In life, we are presented with paths, options, opportunities, and people who seek to change our lives, for better or for worse. Like my friend, maybe we feel that we are not getting enough out of life, or like my relative, getting the life we want and truly deserve.
We follow the path given to us, but, at many opportune (or inopportune—take your pick) moments, we are confronted with the choice of choices and then we are dumfounded to the extent that we wait for something better to come along—either to salvage our current situation or to calm the restive spirit of our apprehensions and fears.
For Frankie, the path was clear—she wanted one thing. Nevertheless, we usually do not have such clarity at our disposal. Even then, he was not entirety of her existence, but rather, the perfect complement of her own existence as an independent person. As I finally approached the last stretch of my journey back from the Leafe, I suddenly realized why I was so moved last semester. It was not that I got what I wanted or that I received that gave me every thing I needed, I just stopped thinking about it (for a very short time). In that short, abbreviated moment in my life, I stopped waiting and started living—and everything in somehow worked out in the end (well, almost everything).
In the end, what we seek is not necessarily what we want or what will give us what want because sometimes it comes from within us. Not because we give ourselves what we want all the time and not only because of what others can give us, but rather, at a certain point, we cease our search for validation and answers. Hence, because of someone or something, we just stop waiting, which, in turn, means, we eventually stop wanting because inherently our sudden contentment eliminates the need to do either. In a negative sense, I think this is the reason behind complacency—we cease to find the reason or the drive to want anything more or better than what we have now. In a positive sense, we now have the security to act at will, focusing our energies on our battles, not our battle plans.

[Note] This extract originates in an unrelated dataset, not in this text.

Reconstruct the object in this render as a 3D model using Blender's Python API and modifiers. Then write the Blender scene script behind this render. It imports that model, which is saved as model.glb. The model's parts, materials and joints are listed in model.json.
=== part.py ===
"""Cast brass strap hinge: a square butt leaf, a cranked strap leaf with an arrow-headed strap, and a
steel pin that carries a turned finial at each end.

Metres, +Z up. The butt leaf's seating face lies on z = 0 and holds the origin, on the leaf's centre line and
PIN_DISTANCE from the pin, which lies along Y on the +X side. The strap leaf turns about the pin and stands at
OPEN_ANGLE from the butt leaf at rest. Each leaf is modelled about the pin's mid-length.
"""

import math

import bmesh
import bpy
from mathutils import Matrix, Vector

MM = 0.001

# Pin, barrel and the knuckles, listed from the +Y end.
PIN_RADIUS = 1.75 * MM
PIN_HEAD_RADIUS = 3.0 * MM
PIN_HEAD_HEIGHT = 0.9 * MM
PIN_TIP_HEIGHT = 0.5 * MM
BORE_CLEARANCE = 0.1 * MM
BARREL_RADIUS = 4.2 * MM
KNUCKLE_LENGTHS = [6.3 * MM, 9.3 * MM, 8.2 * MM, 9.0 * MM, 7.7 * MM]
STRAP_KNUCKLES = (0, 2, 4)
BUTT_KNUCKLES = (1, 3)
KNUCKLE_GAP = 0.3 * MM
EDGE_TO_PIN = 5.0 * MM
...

In essence, when we ask ourselves what we are waiting for, we are not waiting for the answer to our prayers (which we rarely get), but that someone or something that will make us stop waiting. Ultimately, from my experience, those two are mutually exclusive. In the end, we are waiting for that one thing that keeps from wondering and waiting—giving us what we need to eventually attain what we want and what we need. When the questions and the waiting period end, our superficial journey for what we want cedes to the beginning of the real journey within ourselves. In the movie, as simplistic as it may be, Frankie eventually finds solace and “everlasting” sleep in the arms of the one who does just that.